→ Required task
Copy the data below exactly.

→ Recorded data

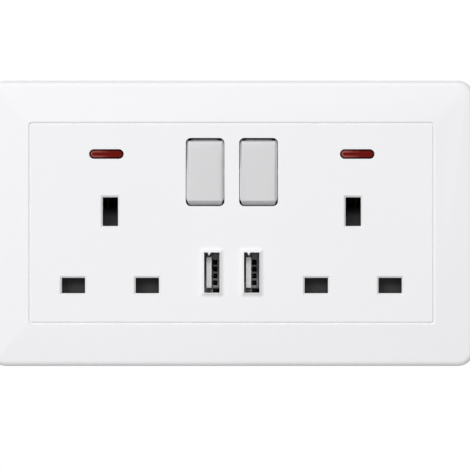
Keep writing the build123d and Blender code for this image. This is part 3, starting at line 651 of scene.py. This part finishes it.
# Capacitors: round aluminium cans in plain dark shrunk sleeves, with a groove rolled in
# near the foot and the sleeve's edge turned over the top. They lie on the board's back.

sleeve_black = moulded_plastic("sleeve_black", (0.03, 0.035, 0.05), 0.3)
board_back = 7.6
can_share = np.array([0.8, 0.93, 0.99, 0.99, 0.95, 0.9, 0.95, 0.99,
                      0.99, 0.96, 0.9, 0.82, 0.78, 0.3])
for can, can_x, can_radius, can_foot, can_top in (("input", 14.6, 2.6, -11.0, -2.0),
                                                  ("output", 0.0, 2.4, -12.0, -5.0)):
    can_reach = np.concatenate([can_foot + np.array([0.0, 0.05, 0.3, 1.0, 1.25, 1.5, 1.75, 2.1]),
                                can_top - np.array([0.45, 0.15, 0.02, 0.0, 0.12, 0.12])])
    rings = turned_rings(can_reach, can_radius * can_share, 36)
    rings = rings + np.array([can_x, board_back + can_radius, 0.0])
    add_piece(loop_mesh("capacitor_can_" + can, rings), sleeve_black, "socket", "capacitor_sleeve",
              "capacitor_" + can)


# Solder joints: small bright hollow-sided cones of tin on the back of the board, round
# the four pins and two shell tabs of each port.

pin_pitch, tab_reach = 2.1, 6.4
cone_rings = turned_rings([0.0, 0.05, 0.2, 0.45, 0.75, 0.95],
                          [0.78, 0.74, 0.5, 0.34, 0.28, 0.12], 20)
feet = [(f"pin_{i}", pin_pitch * (i - 1.5)) for i in range(4)]
feet += [("tab_top", tab_reach), ("tab_bottom", -tab_reach)]
for side, port_x in port_sides:
    for foot, foot_z in feet:
        rings = np.stack([port_x + cone_rings[..., 0], board_back + cone_rings[..., 2],
                          port_z + foot_z + cone_rings[..., 1]], axis=-1)
        add_piece(loop_mesh("solder_" + foot + "_" + side, rings), tinned, "socket", "tinned_wire")


# Floor: a plain pale disc well below the plate, which hangs as on a wall. Its colour is
# lifted a little where the camera sees it, and it keeps the shadow.

def disc_mesh(name, radius, height, rings=6, turns=96):
    """Flat disc: points at r cos t, r sin t for r from near 0 to the radius and t round a
    circle, with a fan of triangles in the middle."""
    r, t = np.meshgrid(np.linspace(radius / rings, radius, rings),
                       np.linspace(0, 2 * math.pi, turns, endpoint=False), indexing="ij")
    points = np.stack([r * np.cos(t), r * np.sin(t), np.full_like(r, height)], axis=-1)
    points = np.vstack([points.reshape(-1, 3), [[0.0, 0.0, height]]])
    i, j = np.meshgrid(np.arange(rings - 1), np.arange(turns), indexing="ij")
    k = (j + 1) % turns
    inside, outside = i * turns, (i + 1) * turns
    quads = np.stack([inside + j, outside + j, outside + k, inside + k], axis=-1)
    j, k = np.arange(turns), (np.arange(turns) + 1) % turns
    inner = np.stack([np.full(turns, rings * turns), j, k], axis=-1)
    mesh = bpy.data.meshes.new(name)
    mesh.from_pydata(points.tolist(), [], quads.reshape(-1, 4).tolist() + inner.tolist())
    return mesh


floor = bpy.data.objects.new("floor", disc_mesh("floor", radius=0.85, height=-0.2))
bpy.context.scene.collection.objects.link(floor)
floor_pale, floor_tree, floor_shader = new_finish("floor_pale")
floor_rays = floor_tree.nodes.new("ShaderNodeLightPath")
set_inputs(floor_shader, {
    "Base Color": (0.85, 0.85, 0.85, 1),
    "Roughness": 0.9,
    "Emission Color": (1, 1, 1, 1),
    "Emission Strength": maths(floor_tree, "MULTIPLY", floor_rays.outputs["Is Camera Ray"], 0.45)})
floor.data.materials.append(floor_pale)


# World: even pale light on the object from all round, and plain white behind it for the
# camera, in gloss and through glass.

world = bpy.data.worlds.new("studio")
bpy.context.scene.world = world
world.use_nodes = True
sky = world.node_tree
sky.nodes.clear()
rays = sky.nodes.new("ShaderNodeLightPath").outputs
seen = maths(sky, "MAXIMUM", rays["Is Camera Ray"], rays["Is Transmission Ray"])
shown = maths(sky, "MAXIMUM", seen, rays["Is Glossy Ray"])
fill = add_node(sky, "ShaderNodeBackground", {"Color": (1, 1, 1, 1), "Strength": 0.24})
white = add_node(sky, "ShaderNodeBackground", {"Color": (1, 1, 1, 1), "Strength": 1.0})
choose = add_node(sky, "ShaderNodeMixShader", {
    "Fac": shown, 1: fill.outputs["Background"], 2: white.outputs["Background"]})
add_node(sky, "ShaderNodeOutputWorld", {"Surface": choose.outputs["Shader"]})


# Lamps: a soft key from the upper left of the viewer, and a second one from above that
# reaches into the pin holes and the USB mouths.

def area_lamp(name, place, size, power):
    """Square soft lamp at a place, turned to face the plate's middle."""
    lamp = bpy.data.lights.new(name, "AREA")
    lamp.shape = "SQUARE"
    lamp.size = size
    lamp.energy = power
    holder = bpy.data.objects.new(name, lamp)
    holder.location = place
    holder.rotation_euler = (-Vector(place)).to_track_quat("-Z", "Y").to_euler()
    bpy.context.scene.collection.objects.link(holder)


area_lamp("key", (-1.0, -1.6, 0.9), size=0.8, power=19.0)
area_lamp("top", (0.1, -1.6, 1.05), size=0.6, power=12.5)


# Camera: square on to the plate, as in the photograph, a touch right of and below
# the plate's centre.

lens = bpy.data.cameras.new("camera")
lens.sensor_width = 36.0
lens.lens = 153.1
viewer = bpy.data.objects.new("camera", lens)
viewer.location = (0.00096, -0.6095, -0.00351)
viewer.rotation_euler = (math.pi / 2, 0, 0)
bpy.context.scene.collection.objects.link(viewer)
bpy.context.scene.camera = viewer
bpy.context.scene.view_settings.view_transform = "Standard"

→ Answer in full
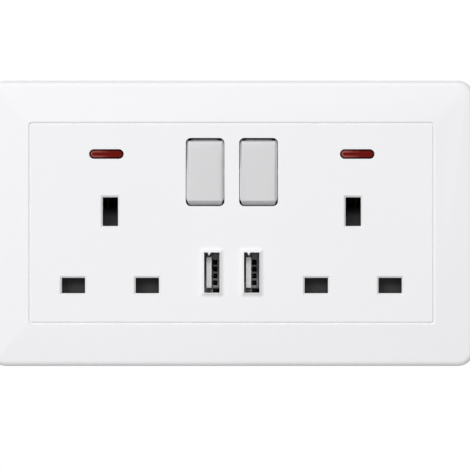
Keep writing the build123d and Blender code for this image. This is part 3, starting at line 651 of scene.py. This part finishes it.
# Capacitors: round aluminium cans in plain dark shrunk sleeves, with a groove rolled in
# near the foot and the sleeve's edge turned over the top. They lie on the board's back.

sleeve_black = moulded_plastic("sleeve_black", (0.03, 0.035, 0.05), 0.3)
board_back = 7.6
can_share = np.array([0.8, 0.93, 0.99, 0.99, 0.95, 0.9, 0.95, 0.99,
                      0.99, 0.96, 0.9, 0.82, 0.78, 0.3])
for can, can_x, can_radius, can_foot, can_top in (("input", 14.6, 2.6, -11.0, -2.0),
                                                  ("output", 0.0, 2.4, -12.0, -5.0)):
    can_reach = np.concatenate([can_foot + np.array([0.0, 0.05, 0.3, 1.0, 1.25, 1.5, 1.75, 2.1]),
                                can_top - np.array([0.45, 0.15, 0.02, 0.0, 0.12, 0.12])])
    rings = turned_rings(can_reach, can_radius * can_share, 36)
    rings = rings + np.array([can_x, board_back + can_radius, 0.0])
    add_piece(loop_mesh("capacitor_can_" + can, rings), sleeve_black, "socket", "capacitor_sleeve",
              "capacitor_" + can)


# Solder joints: small bright hollow-sided cones of tin on the back of the board, round
# the four pins and two shell tabs of each port.

pin_pitch, tab_reach = 2.1, 6.4
cone_rings = turned_rings([0.0, 0.05, 0.2, 0.45, 0.75, 0.95],
                          [0.78, 0.74, 0.5, 0.34, 0.28, 0.12], 20)
feet = [(f"pin_{i}", pin_pitch * (i - 1.5)) for i in range(4)]
feet += [("tab_top", tab_reach), ("tab_bottom", -tab_reach)]
for side, port_x in port_sides:
    for foot, foot_z in feet:
        rings = np.stack([port_x + cone_rings[..., 0], board_back + cone_rings[..., 2],
                          port_z + foot_z + cone_rings[..., 1]], axis=-1)
        add_piece(loop_mesh("solder_" + foot + "_" + side, rings), tinned, "socket", "tinned_wire")


# Floor: a plain pale disc well below the plate, which hangs as on a wall. Its colour is
# lifted a little where the camera sees it, and it keeps the shadow.

def disc_mesh(name, radius, height, rings=6, turns=96):
    """Flat disc: points at r cos t, r sin t for r from near 0 to the radius and t round a
    circle, with a fan of triangles in the middle."""
    r, t = np.meshgrid(np.linspace(radius / rings, radius, rings),
                       np.linspace(0, 2 * math.pi, turns, endpoint=False), indexing="ij")
    points = np.stack([r * np.cos(t), r * np.sin(t), np.full_like(r, height)], axis=-1)
    points = np.vstack([points.reshape(-1, 3), [[0.0, 0.0, height]]])
    i, j = np.meshgrid(np.arange(rings - 1), np.arange(turns), indexing="ij")
    k = (j + 1) % turns
    inside, outside = i * turns, (i + 1) * turns
    quads = np.stack([inside + j, outside + j, outside + k, inside + k], axis=-1)
    j, k = np.arange(turns), (np.arange(turns) + 1) % turns
    inner = np.stack([np.full(turns, rings * turns), j, k], axis=-1)
    mesh = bpy.data.meshes.new(name)
    mesh.from_pydata(points.tolist(), [], quads.reshape(-1, 4).tolist() + inner.tolist())
    return mesh


floor = bpy.data.objects.new("floor", disc_mesh("floor", radius=0.85, height=-0.2))
bpy.context.scene.collection.objects.link(floor)
floor_pale, floor_tree, floor_shader = new_finish("floor_pale")
floor_rays = floor_tree.nodes.new("ShaderNodeLightPath")
set_inputs(floor_shader, {
    "Base Color": (0.85, 0.85, 0.85, 1),
    "Roughness": 0.9,
    "Emission Color": (1, 1, 1, 1),
    "Emission Strength": maths(floor_tree, "MULTIPLY", floor_rays.outputs["Is Camera Ray"], 0.45)})
floor.data.materials.append(floor_pale)


# World: even pale light on the object from all round, and plain white behind it for the
# camera, in gloss and through glass.

world = bpy.data.worlds.new("studio")
bpy.context.scene.world = world
world.use_nodes = True
sky = world.node_tree
sky.nodes.clear()
rays = sky.nodes.new("ShaderNodeLightPath").outputs
seen = maths(sky, "MAXIMUM", rays["Is Camera Ray"], rays["Is Transmission Ray"])
shown = maths(sky, "MAXIMUM", seen, rays["Is Glossy Ray"])
fill = add_node(sky, "ShaderNodeBackground", {"Color": (1, 1, 1, 1), "Strength": 0.24})
white = add_node(sky, "ShaderNodeBackground", {"Color": (1, 1, 1, 1), "Strength": 1.0})
choose = add_node(sky, "ShaderNodeMixShader", {
    "Fac": shown, 1: fill.outputs["Background"], 2: white.outputs["Background"]})
add_node(sky, "ShaderNodeOutputWorld", {"Surface": choose.outputs["Shader"]})


# Lamps: a soft key from the upper left of the viewer, and a second one from above that
# reaches into the pin holes and the USB mouths.

def area_lamp(name, place, size, power):
    """Square soft lamp at a place, turned to face the plate's middle."""
    lamp = bpy.data.lights.new(name, "AREA")
    lamp.shape = "SQUARE"
    lamp.size = size
    lamp.energy = power
    holder = bpy.data.objects.new(name, lamp)
    holder.location = place
    holder.rotation_euler = (-Vector(place)).to_track_quat("-Z", "Y").to_euler()
    bpy.context.scene.collection.objects.link(holder)


area_lamp("key", (-1.0, -1.6, 0.9), size=0.8, power=19.0)
area_lamp("top", (0.1, -1.6, 1.05), size=0.6, power=12.5)


# Camera: square on to the plate, as in the photograph, a touch right of and below
# the plate's centre.

lens = bpy.data.cameras.new("camera")
lens.sensor_width = 36.0
lens.lens = 153.1
viewer = bpy.data.objects.new("camera", lens)
viewer.location = (0.00096, -0.6095, -0.00351)
viewer.rotation_euler = (math.pi / 2, 0, 0)
bpy.context.scene.collection.objects.link(viewer)
bpy.context.scene.camera = viewer
bpy.context.scene.view_settings.view_transform = "Standard"